Broadband Intensity Tomography: Spectral Tagging the Cosmic UV Background

Yi-Kuan Chiang
Tuesday, November 6, 2018
4:00 pm
NS2 1201
Most of the photons ever recorded by astronomers are in the form of images—or broadband intensity mapping, but information on their emission redshift and frequency is largely lost. I will introduce a data-driven technique to recover these otherwise collapsed dimensions by exhausting information in the spatial fluctuations. As the first application, we measure the spectrum of the ultraviolet background (UVB) at 0<z<2 in GALEX Imaging surveys. We spatially cross-correlate photons in the Far-UV and Near-UV bands with spectroscopic objects in SDSS as a function of redshift, and use the observed shapes of the K-corrections to constrain the rest-frame spectrum of the UVB. We fit simultaneously a parameterized UVB volume emissivity and a clustering bias factor both as function of frequency and cosmic time. With minimum assumptions, our measured non-ionizing continuum emissivity is broadly consistent with that in the Haardt & Madau model.
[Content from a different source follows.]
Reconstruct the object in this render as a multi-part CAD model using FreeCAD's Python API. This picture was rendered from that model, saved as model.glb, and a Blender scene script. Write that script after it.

Cosmic Lya emission is tentatively detected with >95% confidence at z=1, with the luminosity density consistent with being powered by cosmic star-formation with an effective Lya escape fraction of 10%. Our approach probes all sources of radiation without surface brightness thresholding, which includes potential IGM emission. The technique brings some of the future line-intensity mapping science to within the reach of existing broadband data at all wavelengths.